Gegenüber der Kirche haben die Frauen ihren Laden. Verführerisch drehen sich Torten in der Kühlvitrine. Es duftet nach Gebäck und frischem Kaffee. In den Regalen säuberlich aufgereihte Fläschchen und Gläser mit aromatisierten Ölen und Essigen, Likören, Marmeladen und den typisch Griechischen Löffeldesserts; gleichermaßen süße wie delikate eingelegte Früchte. Um einem großen Tisch sitzen Frauen aller Generationen und zwirbeln kunstvolle Blüten aus Marzipan. Nebenbei erzählen sie von den Perspektiven, die ihre Kooperative gerade jungen Frauen eröffnet. Für sie ist die gemeinsame Arbeit nicht nur ein Stück Selbständigkeit, sondern eine echte Alternative zum Auswandern. Sie treffen sich, stellen gemeinsam traditionelle landwirtschaftliche Produkte her und verkaufen diese. Den Erlös teilen die 49 Frauen im Alter zwischen 26 und 59 Jahren je nach Arbeitseinsatz untereinander auf. Doch neben Geld bringt ihnen das vor allem auch Ansehen. Anfangs, lacht Janula, hätten ihre Männer nur gespottet, dass sie sich ohnehin nur zum Tratschen träfen. Inzwischen sind sie stolz auf ihre Frauen, deren Produkte bei Einheimischen wie Gästen so gefragt sind, dass sie vor Festtagen durchaus schon mal 50 Wochenstunden in der Kooperative arbeiten.

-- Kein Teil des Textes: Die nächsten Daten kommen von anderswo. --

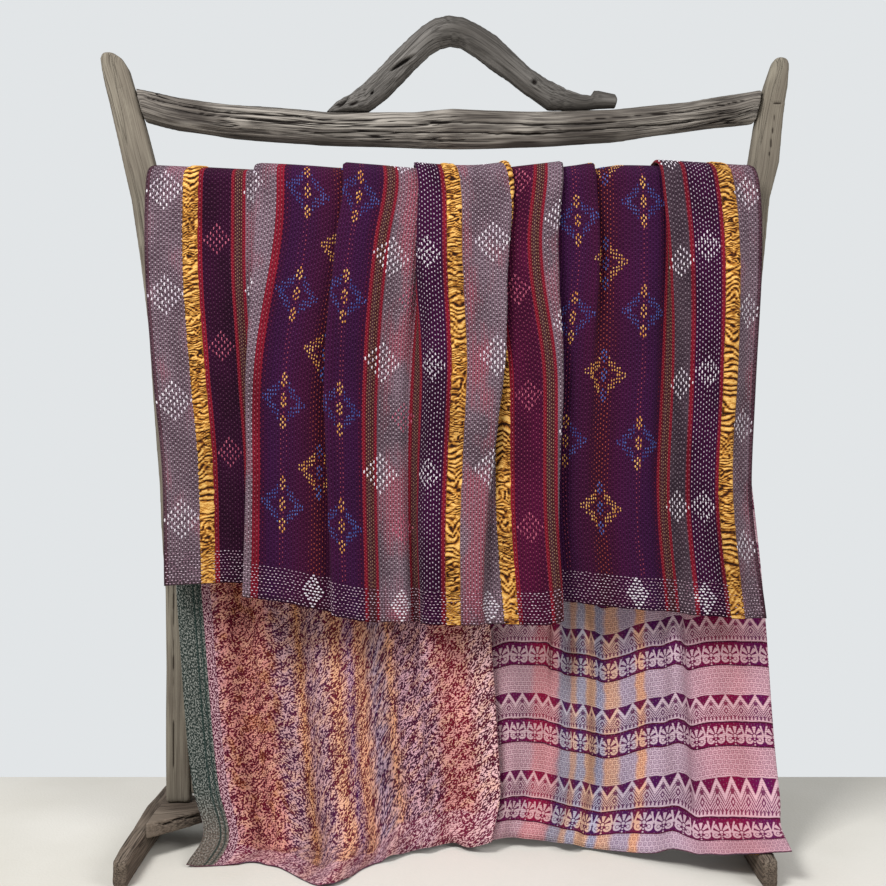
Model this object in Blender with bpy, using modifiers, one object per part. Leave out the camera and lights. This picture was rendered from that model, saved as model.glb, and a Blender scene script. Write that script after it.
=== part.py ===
"""Kantha quilt folded once over the rail of a driftwood quilt rack.

Metres, +Z up. The rack stands on the floor plane z = 0 and faces -Y. Its origin is on the
floor, under the middle of the rack. The quilt is one cloth: its long flap hangs from the back
of the rail and comes forward under the short front flap, in front of the posts.

The quilt is worked out as level sections. In each section the cloth keeps its flat width,
and every pleat is a turn of the section's direction that takes up a stated length of cloth.
"""

import math
from collections import namedtuple

import bmesh
import bpy
import numpy as np
from mathutils import Matrix, Vector

NAME = "kantha_quilt_rack"
JOINT_GAP = 0.0004

# Quilt, as cut and as hung
QUILT_WIDTH = 1.481
CLOTH = 0.003
RAIL_RADIUS = 0.022
RAIL_CLEARANCE = 0.0025
RAIL_Y = -0.042
RAIL_Z = 1.263
PLEAT_LIFT = 0.0095
WRAP_RADIUS = RAIL_RADIUS + RAIL_CLEARANCE + PLEAT_LIFT + CLOTH / 2
WRAP_BEHIND = math.radians(9)
ROWS_BACK = 12
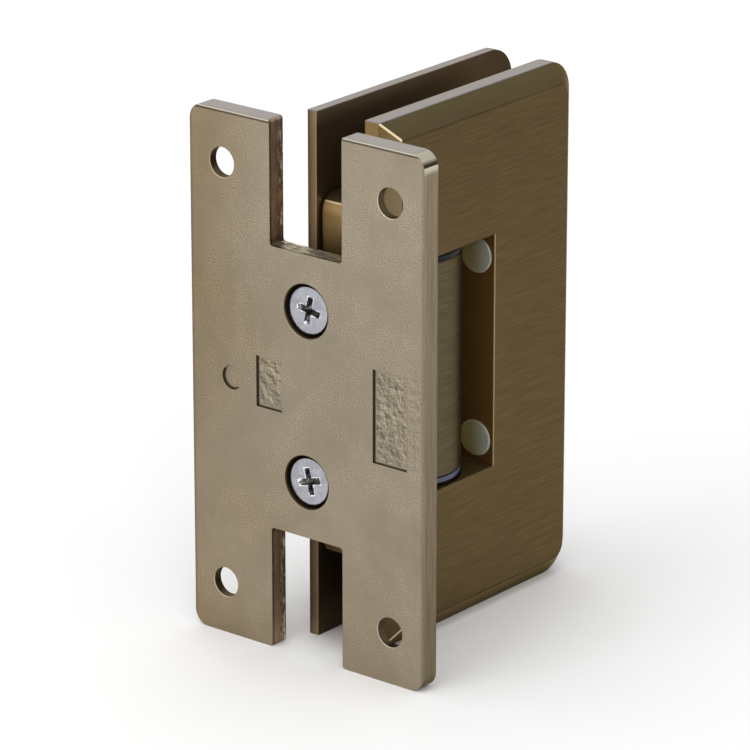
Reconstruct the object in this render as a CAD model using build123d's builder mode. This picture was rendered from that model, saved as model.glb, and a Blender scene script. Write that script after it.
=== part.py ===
from build123d import *
import math
import os

# Wall-mounted hinge for a glass shower door, millimetres.
# X points out of the wall, Y runs across the wall plate through the glass thickness,
# and Z runs up the pivot axis. The origin is the centre of the wall plate's back face.

# Wall plate, shaped like an H
plate_height = 89.0
plate_width = 47.5
plate_thickness = 3.8
plate_corner_radius = 2.6
plate_edge_break = 0.4
notch_width = 14.7
notch_depth = 20.7
notch_corner_radius = 0.6
leg_corner_radius = 0.6

# Wall screw holes, countersunk on the side that faces the door
wall_hole_diameter = 5.0
wall_hole_spacing_y = 34.2
wall_hole_spacing_z = 71.4
wall_countersink_diameter = 9.6

# Shallow plain fields sunk into the back of the plate
stamp_depth = 0.35
round_stamp_y = 15.4
round_stamp_diameter = 4.1
small_stamp_y = 7.7
small_stamp_z = 0.6
small_stamp_width = 5.3
small_stamp_height = 8.6
wide_stamp_y = -17.0
wide_stamp_width = 6.9
wide_stamp_height = 15.6

# Flat-head cross-recess screws
countersink_angle = 90.0
pivot_screw_spacing = 28.8
pivot_screw_diameter = 4.0
pivot_screw_head_diameter = 7.8
pivot_screw_length = 18.0
pivot_countersink_diameter = 9.2
cover_screw_diameter = 4.0
cover_screw_head_diameter = 7.6
cover_screw_length = 12.0
cover_countersink_diameter = 8.0
cross_width = 1.1
cross_span = 4.6
cross_bottom_span = 2.0
cross_depth = 1.8
screw_tip_share = 0.25
thread_clearance = 0.02
screw_tip_room = 1.4

# How far the cross of each screw is turned, in degrees
pivot_screw_turns = (-11.0, 15.0)
cover_screw_turns = (25.0, -38.0, 8.0, 62.0)

# Door leaves, one on each side of the glass
leaf_gap_to_plate = 5.4
leaf_length = 49.5
leaf_height = 89.0
leaf_corner_radius = 5.5
cover_reach = 0.9
glass_gap = 9.1
body_rim = 2.7
body_bevel_depth = 2.25
body_bevel_setback = 3.2
cover_rim = 1.8
cover_bevel_depth = 2.6
cover_bevel_setback = 3.7

# Boss that fills the cut-out of the glass
boss_length = 37.0
boss_height = 61.4
boss_corner_radius = 3.0
boss_clearance = 0.4

# Window that the pivot barrel turns in
window_length = 27.2
window_height = 39.8
window_edge_break = 0.2

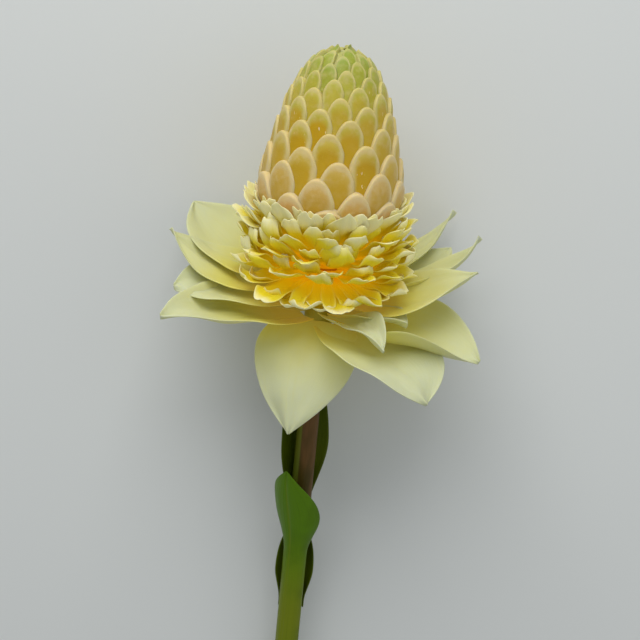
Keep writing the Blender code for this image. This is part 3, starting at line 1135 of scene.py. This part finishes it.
@dataclass
class Ruffle:
    """Rows of small waved petals round the foot of the cone."""

    rows: tuple[RuffleRow, ...] = (
        RuffleRow(
            count=16, root=-0.0364, reach=0.0488, height=-0.0020, launch=34, arrival=62,
            width=0.0168, droop=0.002, tuck=0.00, curl=0.0000, wave=0.0014,
            fillers=22, inner=0.895, filling=0.0000, cream=0.16,
        ),
        RuffleRow(
            count=15, root=-0.0400, reach=0.0525, height=-0.0160, launch=24, arrival=44,
            width=0.0140, droop=0.000, tuck=0.00, curl=0.0054, wave=0.0018,
            fillers=20, inner=0.90, filling=0.0055, cream=0.05,
        ),
        RuffleRow(
            count=14, root=-0.0434, reach=0.0545, height=-0.0265, launch=15, arrival=32,
            width=0.0145, droop=0.001, tuck=0.03, curl=0.0060, wave=0.0022,
            fillers=18, inner=0.90, filling=0.0050, cream=0.00,
        ),
        RuffleRow(
            count=13, root=-0.0469, reach=0.0550, height=-0.0355, launch=6, arrival=24,
            width=0.0160, droop=0.004, tuck=0.08, curl=0.0060, wave=0.0024,
            fillers=16, inner=0.90, filling=0.0045, cream=0.00,
        ),
        RuffleRow(
            count=14, root=-0.0504, reach=0.0550, height=-0.0450, launch=-3, arrival=12,
            width=0.0190, droop=0.013, tuck=0.14, curl=0.0045, wave=0.0030,
            fillers=14, inner=0.90, filling=-0.0010, cream=0.06,
        ),
    )
    across: int = 8
    along: int = 10
    root_reach: float = 0.0110
    cup: float = 0.14
    crease: float = 0.0008
    crinkle: float = 0.0020
    thickness: float = 0.0006
    collar_height: float = 0.0024
    collar_overlap: float = 0.0025
    collar_sides: int = 32
    filler_rise: float = 0.0010
    filler_launch: float = 4.0
    filler_arrival: float = 12.0
    seed: int = 5

    def collar(self, root: float) -> bmesh.types.BMesh:
        """Model the ring round the core that one row grows from.

        Args:
            root: Height of the row's roots.

        Returns:
            An open band.
        """
        low, high = root - self.collar_height / 2, root + self.collar_height / 2
        shape = bmesh.new()
        shape.loops.layers.uv.new("blade")
        middle = (self.root_reach + self.collar_overlap + CORE_RADIUS + SEAT_GAP) / 2
        turned_round(shape, ((low, middle), (high, middle)), self.collar_sides)
        return shape

    def petal(self, row: RuffleRow, azimuth: float, draw: random.Random) -> Blade:
        """Work out one petal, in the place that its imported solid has.

        Args:
            row: The row that it stands in.
            azimuth: Its direction from the axis, in degrees.
            draw: Source of chance.

        Returns:
            The petal's form.
        """
        facing = math.cos(math.radians(azimuth))
        reach = row.reach * draw.uniform(0.97, 1.02) * (1 - row.tuck * max(-facing, 0.0))
        height = row.height - row.droop * max(facing, 0.0) + draw.uniform(-0.001, 0.001)
        width = row.width * draw.uniform(0.94, 1.05)
        twist = draw.uniform(-14, 14)
        root = (self.root_reach, row.root)
        shade = random.Random(round(azimuth * 100) + row.count)
        return Blade(
            azimuth=azimuth,
            line=CentreLine(root, (reach, height), row.launch, row.arrival),
            width=width,
            outline=Outline.RUFFLE,
            cup=self.cup,
            twist=twist,
            wave=row.wave * shade.uniform(0.6, 1.3),
            waves=shade.uniform(1.4, 2.4),
            phase=shade.random(),
            curl=row.curl * shade.uniform(-0.3, 1.4),
            curl_start=shade.uniform(0.60, 0.78),
            crease=self.crease,
            notch=shade.uniform(-0.04, 0.12),
            arch=shade.uniform(0.05, 0.15),
            bluntness=3.0,
            crinkle=self.crinkle,
        )

    def filler(self, row: RuffleRow, azimuth: float, draw: random.Random) -> Blade:
        """Work out a narrower petal that stands between two of the row.

        Args:
            row: The row that it stands in.
            azimuth: Its direction from the axis, in degrees.
            draw: Source of chance.

        Returns:
            The petal's form.
        """
        petal = self.petal(row, azimuth, draw)
        root, tip = Vector(petal.line.root), Vector(petal.line.tip)
        tip.x *= row.inner * draw.uniform(0.95, 1.05)
        tip.y += row.filling * draw.uniform(0.6, 1.2)
        raised = (root.x, root.y + self.filler_rise)
        launch, arrival = row.launch + self.filler_launch, row.arrival + self.filler_arrival
        line = CentreLine(raised, tuple(tip), launch, arrival)
        return replace(petal, line=line, width=petal.width * draw.uniform(0.78, 1.0))

    def build(self) -> list[bpy.types.Object]:
        """Build the rows.

        Returns:
            One piece for each row.
        """
        draw, shade = random.Random(self.seed), random.Random(self.seed + 1)
        finish = PetalFinish(
            name="ruffle_petals",
            root=paint(238, 178, 20),
            body=paint(242, 210, 14),
            blade=paint(242, 224, 52),
            tip=paint(250, 244, 184),
            stops=(0.08, 0.32, 0.84, 1.06),
            vein=0.25,
            # The next value is the strength of the painted glow near the petals' roots
            painted_glow=0.18,
        ).material()
        made = []
        for number, row in enumerate(self.rows, start=1):
            gathered = Gathering()
            gathered.take(self.collar(row.root))
            for index in range(row.count):
                turn = 360.0 / row.count * (index + 0.5 * (number % 2))
                azimuth = turn + draw.uniform(-2.5, 2.5)
                petal = self.petal(row, azimuth, draw)
                patch = petal.patch(self.across, self.along, shade.random(), row.cream)
                gathered.take(patch.shape)
            for index in range(row.fillers):
                turn = 360.0 / row.fillers * (index + 0.25) + shade.uniform(-5, 5)
                petal = self.filler(row, turn, shade)
                patch = petal.patch(self.across, self.along, shade.random(), row.cream)
                gathered.take(patch.shape)
            name = f"ruffle_petals_{number}"
            piece = gathered.piece(name, finish, "ruffle_petals", f"ruffle_row_{number}")
            made.append(thickened(piece, self.thickness))
        return made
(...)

Kein Vergleich mit dem angenehmen Urlauberleben auf Lesvos. In Stress kann der Feriengast allenfalls geraten, wenn er sich nicht entscheiden kann zwischen baden in einsamen Buchten, flanieren in idyllischen Fischerdörfern, traumhaften Wanderungen, Ausflügen in die erdgeschichtliche Vergangenheit im versteinerten Wald von Sigri oder einem Einkaufsbummel durch die engen Gassen der Agora von Molivos oder die lebhaften Marktstraßen in der Hauptstadt Mytilíni, in denen man schnell die Orientierung verliert zwischen orientalischem Bazar oder westlichen Designerläden.
Am besten man entscheidet in aller Ruhe bei einem Mokka im kafenío oder einem Ouzo und ein paar Häppchen in der Taverne.
Apropos Lesvos: Die Schreibweise mit "b" rührt von einem Übertragungsfehler aus dem griechischen Alphabet. So entstand die Sprachverwirrung mit Lesvos, Lesbos oder Mytilíni, wie viele Griechen die Insel nach deren Hauptstadt nennen.